In 2018, the project of a 2nd extension and renovation is launched. April 2017 was marked by the start of construction, with a "commencement of construction ceremony" until August 2018. At the same time, from July 2018 to January 2019, major renovations of older buildings took place.

An "inauguration ceremony" was held on 19 April 2019; the ceremony celebrated the completion of these projects.

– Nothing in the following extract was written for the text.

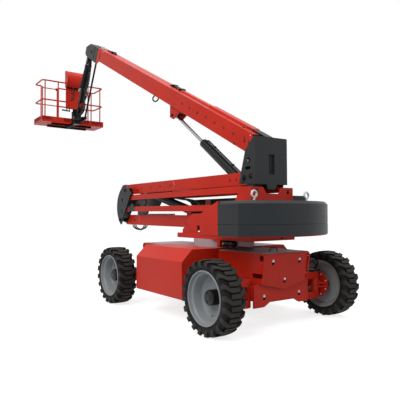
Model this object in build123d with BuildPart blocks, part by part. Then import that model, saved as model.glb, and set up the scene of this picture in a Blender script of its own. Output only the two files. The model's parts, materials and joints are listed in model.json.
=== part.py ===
"""Articulating boom lift, a four-wheeled machine with two folded risers, a telescopic boom, a jib and a platform.

Units are millimetres, +X runs from the counterweight to the platform, +Y is the machine's left, +Z is up and z = 0
is the ground. Side-view points are (x, z) pairs. Points of the upper structure are built up from the slew axis.
"""

import os
from math import atan2, cos, degrees, hypot, radians, sin, tan

from build123d import *

os.makedirs("parts", exist_ok=True)

# ---- Clearances ---------------------------------------------------------------------------------------------
seat = 0.3                  # between faces that rest on each other on separate pieces
pin_play = 0.5              # radial play of a pin in its eye
side_play = 6.0             # beside a plate that swings past another

# ---- Wheels and chassis ----------------------------------------------------------------------------------------
wheelbase = 2780
overall_width = 2490
tyre_diameter = 964
tyre_width = 320
lug_count = 20              # on each half of a tread
lug_height = 34
lug_width = 50
lug_overlap = 50            # a lug's reach past the middle of the tread
lug_lean = 52               # round the tyre, from a lug's inner end to its shoulder
tread_slope = 6             # fall of a lug's top towards the shoulder
rim_diameter = 692
rim_setback = 20            # from the tyre's faces to the rim's edges
rim_step = 56               # from the flange down to the barrel
rim_step_depth = 80
disc_depth = 195            # from the flange to the disc
disc_thickness = 20
hub_radius = 98
hub_depth = 120             # from the flange to the hub's face
chassis_half_length = 660
spine_bottom = 400
deck_top = 1030
deck_thickness = 30
deck_inset = 355            # from the tyres' outer faces
cover_inset = 170           # from the tyres' outer faces
cover_bottom = 340
cover_crease = 860
cover_overhang = 10
nose_reach = 1654
nose_width = 866
nose_top = 1007
nose_bottom = 600
nose_plate = 20
nose_slope = 9
nose_corner = 55
notch_depth = 245           # cut in from the nose plate's end
notch_height = 60
notch_bottom = 77           # above the nose plate's lower edge
lashing_radius = 40
lashing_height = 945
lashing_inset = 68
cover_plate = 8
keyhole_radius = 13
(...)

In 2024, the school celebrates its 50th anniversary and continues various renovations. The Kaewhasan rooftop has been renovated and the school is unveiling a new climbing wall.

== School's mission ==
The main objectives of the French high school in Seoul, like those of the other institutions of the AEFE network, are:

- to ensure the continuity of the French public education service for the benefit of French families living abroad;
- to contribute, through the schooling of foreign students, to the promotion of the French language and culture;
- to participate in educational cooperation by maintaining privileged relations with the culture, language and institutions of the host countries.

== Community ==
The French school of Seoul hosts about twenty different nationalities representing a total of 559 students in March 2025. Enrolment was 457 in March 2015 and 338 students in October 2005. The school provides direct education from the "Petite section" class to the "Terminale" class. The school's breakdown by nationality for the 2024-2025 school year is about 60% French, 20% Koreans and 20% third nationalities.

== Access ==
The nearest metro station to the school is Express Bus Terminal or Sinbanpo. Bus line 13 (green buses) serves a stop just in front of the LFS from Express Bus Terminal. There is currently only one school pick-up line from the embassy to the high school via Itaewon, Yongsan and Hannam Dong.